While Dante allows devices with differing sample rates to co-exist on the network, you can’t send audio between devices with different sample rates. Dante itself does not do sample rate conversion. This is where a Dante Bridging device or I/O frame with multiple Dante cards comes in handy. Say you want to record at 96kHz but play out audio at 48kHz to the auditorium. To accomplish this, you can set each Dante interface (card) to the respective sample rate and allow the device’s internal routing to send audio and do sample rate conversion between the two Dante interfaces. From there you can send audio at 96kHz to the devices for recording and at 48kHz to devices for sound reinforcement. 

2. Link Independent Dante Networks 

Traditional Dante requires all Dante Devices to be in the same LAN. While Dante Domain Manager allows you to send audio across subnets and VLANs, a bridging device can help accomplish this too. Even with Dante Domain Manager your network administrator might not want to open ports for audio transport across subnets, a non-networked airgap between systems might be desired, or you may need to connect systems with different clock sources. (When you create shared audio groups in Dante Domain Manager, they will share a clock leader.) This is also simple way to keep audio and video on separate networks/VLANs. Finally, if you want to connect, but not combine two standalone Dante networks on different switches a bridging device is key.   

3. Connect Dante Domain Manager to the Unmanaged Network 

Once Dante devices get enrolled into Domains with Dante Domain Manager, they can no longer share audio back to devices that are “unmanaged” (i.e. not enrolled in Domains). You might have a theater or stadium where all devices are enrolled in Domains but need to send audio from a touring act’s system to the installed sound system or send audio to a remote truck.
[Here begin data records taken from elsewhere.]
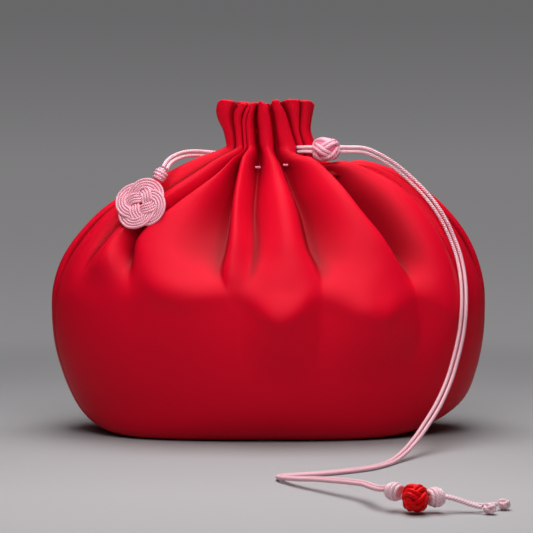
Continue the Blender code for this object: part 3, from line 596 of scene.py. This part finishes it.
def satin_material():
    """Red satin: a soft sheen over a fine weave, with shade painted darker between the folds."""
    material, tree, shader = new_material("red_satin_cloth", SATIN_SURFACE)
    depth = add_node(tree, "Attribute", attribute_name=SHADE_RELIEF)
    place = add_node(tree, "TexCoord")
    weave = add_node(tree, "TexNoise", WEAVE)
    twill = add_node(tree, "TexWave", TWILL, bands_direction="DIAGONAL")
    threads = add_node(tree, "Math", operation="ADD")
    bump = add_node(tree, "Bump", WEAVE_BUMP)
    link_all(tree, (
        (colour_ramp(tree, depth.outputs["Fac"], SATIN_RED_AND_PAINTED_SHADE), shader.inputs["Base Color"]),
        (place.outputs["Object"], weave.inputs["Vector"]),
        (place.outputs["Object"], twill.inputs["Vector"]),
        (weave.outputs["Fac"], threads.inputs[0]),
        (twill.outputs["Fac"], threads.inputs[1]),
        (threads.outputs["Value"], bump.inputs["Height"]),
        (bump.outputs["Normal"], shader.inputs["Normal"]),
    ))
    return material


def cord_material(name, colours):
    """Glossy cord: its own colour on its strands and shade painted darker in the grooves between them.
    """
    colour, groove_shade = colours
    material, tree, shader = new_material(name, CORD_SURFACE)
    shader.inputs["Specular Tint"].default_value = (*colour, 1)
    height = add_node(tree, "Attribute", attribute_name=SHADE_RELIEF)
    stops = tuple(zip(STRAND_STOPS, (groove_shade, colour)))
    tree.links.new(colour_ramp(tree, height.outputs["Fac"], stops), shader.inputs["Base Color"])
    return material


def mesh_object(name, points, faces, material):
    """A smooth mesh object in the scene."""
    mesh = bpy.data.meshes.new(name)
    mesh.from_pydata([tuple(point) for point in points], [], faces)
    mesh.update()
    mesh.shade_smooth()
    mesh.materials.append(material)
    made = bpy.data.objects.new(name, mesh)
    bpy.context.collection.objects.link(made)
    return made


def mesh_piece(name, points, faces, material, relief):
    """A piece of the part, with its points' relief kept for the material's colours and painted shade."""
    piece = mesh_object(name, points, faces, material)
    layer = piece.data.attributes.new(SHADE_RELIEF, "FLOAT", "POINT")
    layer.data.foreach_set("value", np.asarray(relief, dtype=np.float32))
    return piece


def grid_faces(rings, columns, joined=False):
    """Faces between rings of equal size; joined closes the last ring to the first."""
    faces = []
    last = rings if joined else rings - 1
    for ring in range(last):
        above = (ring + 1) % rings
        for column in range(columns):
            beside = (column + 1) % columns
            faces.append((ring * columns + column, ring * columns + beside,
                          above * columns + beside, above * columns + column))
    return faces


def close_ends(faces, centres, columns, last_ring):
    """Closes a body of rings with a fan of faces at each end, round two points that come last."""
    for column in range(columns):
        beside = (column + 1) % columns
        faces.append((centres, beside, column))
        faces.append((centres + 1, last_ring + column, last_ring + beside))


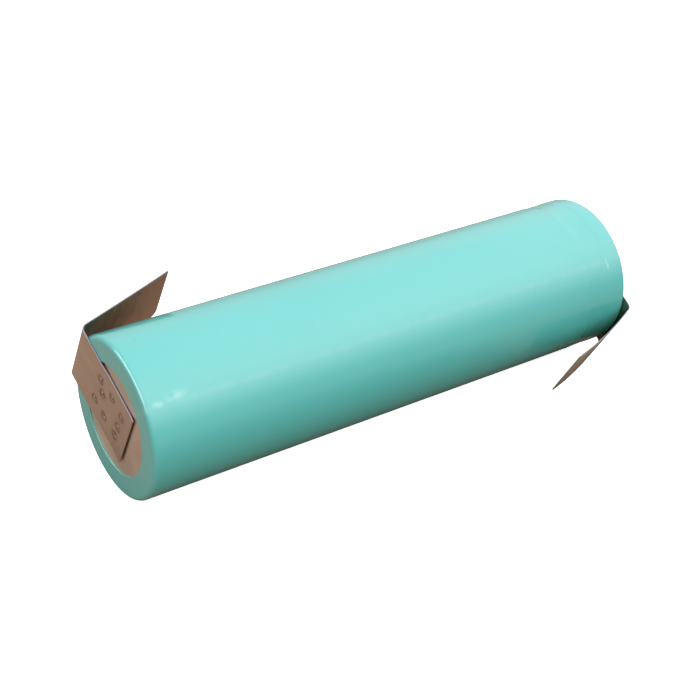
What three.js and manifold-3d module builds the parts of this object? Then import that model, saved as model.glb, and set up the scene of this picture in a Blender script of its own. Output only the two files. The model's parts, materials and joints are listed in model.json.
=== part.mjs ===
// Cylindrical lithium-ion cell of the 18650 format in a shrink sleeve, with a nickel solder tab
// spot-welded on each end and folded back along the cell.
//
// Millimetres. The cell lies on its side: +X runs along its axis from the negative to the positive
// end and +Z is up. The origin is on the axis, at the outer face of the negative tab.
// In a turned section each point is [distance along X, radius]. In a tab's own frame x points into
// the cell, s runs from the axis to the fold, and w runs across the strip.

import * as THREE from 'three';
import { mergeVertices } from 'three/addons/utils/BufferGeometryUtils.js';
import Module from 'manifold-3d';

const wasm = await Module();
wasm.setup();

// Clearance between nested pieces, and how finely round shapes are cut.
const FIT = 0.03;
const SHELL_STEPS = 48;
const INNER_STEPS = 32;
const CORNER_STEPS = 3;

// Shrink sleeve, with a lip folded over each end of the can.
const SLEEVE_RADIUS = 9.15;
const SLEEVE_LENGTH = 65.05;
const SLEEVE_WALL = 0.1;
const SLEEVE_RIM = 0.54;
const SLEEVE_DIP = 0.06;
const NEGATIVE_OPENING = 6.37;
const POSITIVE_OPENING = 6.7;

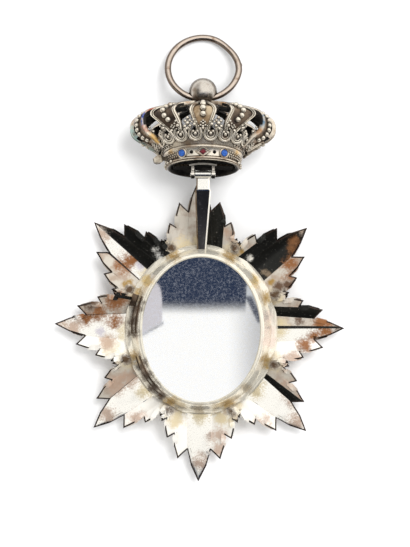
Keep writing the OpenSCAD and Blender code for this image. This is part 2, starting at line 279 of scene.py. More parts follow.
class Shader(Nodes):
    """A material and its nodes."""

    def __init__(self, name):
        self.material = bpy.data.materials.new(name)
        self.material.use_nodes = True
        super().__init__(self.material.node_tree)
        self.surface = self.nodes["Principled BSDF"]
        self.place = self.node("ShaderNodeTexCoord").outputs["Object"]

    def noise(self, size_mm, detail=4, roughness=0.6, place=None):
        made = self.node("ShaderNodeTexNoise")
        self.plug(place or self.place, made.inputs["Vector"])
        made.inputs["Scale"].default_value = 1 / (size_mm * MM)
        made.inputs["Detail"].default_value = detail
        made.inputs["Roughness"].default_value = roughness
        return made.outputs["Fac"]

    def near(self, middle, radius_mm):
        """1 at a place, falling to 0 at a radius. Height counts only a tenth."""
        low = self.node("ShaderNodeVectorMath", operation="MULTIPLY")
        self.plug(self.place, low.inputs[0])
        low.inputs[1].default_value = (1, 1, 0.1)
        made = self.node("ShaderNodeVectorMath", operation="DISTANCE")
        self.plug(low.outputs["Vector"], made.inputs[0])
        made.inputs[1].default_value = (middle[0], middle[1], middle[2] * 0.1)
        return self.span(made.outputs["Value"], 0.0, radius_mm * MM, 1.0, 0.0)

    def bump(self, height, strength, distance_mm):
        made = self.node("ShaderNodeBump")
        made.inputs["Strength"].default_value = strength
        made.inputs["Distance"].default_value = distance_mm * MM
        self.plug(height, made.inputs["Height"])
        self.links.new(made.outputs["Normal"], self.surface.inputs["Normal"])


# %% One silver for everything
CLEAN = (0.90, 0.885, 0.85)
PINKISH = (0.52, 0.35, 0.25)
RECESS_DARK = (0.035, 0.03, 0.028)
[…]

Dante Bridging devices allow you to enroll one interface into a Domain and leave the other unmanaged and route the audio internally between the cards. This allows you to share audio via Dante without giving guests access to your whole Dante system. 

4. Interoperation with SMPTE 2110 or AES67 

Dante and SMPTE 2110/AES67 can share a network but there might be instances where you prefer to keep your Dante devices segmented from these other AV standards. A few reasons might be you wish to disable PTP version 1 clocking in the SMPTE network/Domain but you have Dante devices that require it or you wish to keep SMPTE video flows out of the Dante VLAN. One interface can be set to standard Dante and the other to SMPTE 2110/AES67 Interop mode to create an effective Dante to SMPTE 2110/AES67 bridge. 

5. Set Multiple Latencies 

Interest in Dante over longer distances for remote production has increased over the last couple of years. Dante Domain Manager makes this possible by allowing Dante across the WAN, sites to be clocked locally with GPS, and longer latencies up to 40ms to be set. Dante latency is set per device and audio always plays out at the higher of the two latencies between devices. For Dante over longer distances, you want to keep local device latencies low and use a higher latency for the device sending audio across the remote connection. The best way to accomplish this is to have a bridging device at one or both sites with one Dante interface set to 1ms for the local connections and the other set to a higher latency (up to 40ms) for the remote connection. This way you can keep the local devices and mix at 1ms latency and only use the higher latency across the link where it’s required.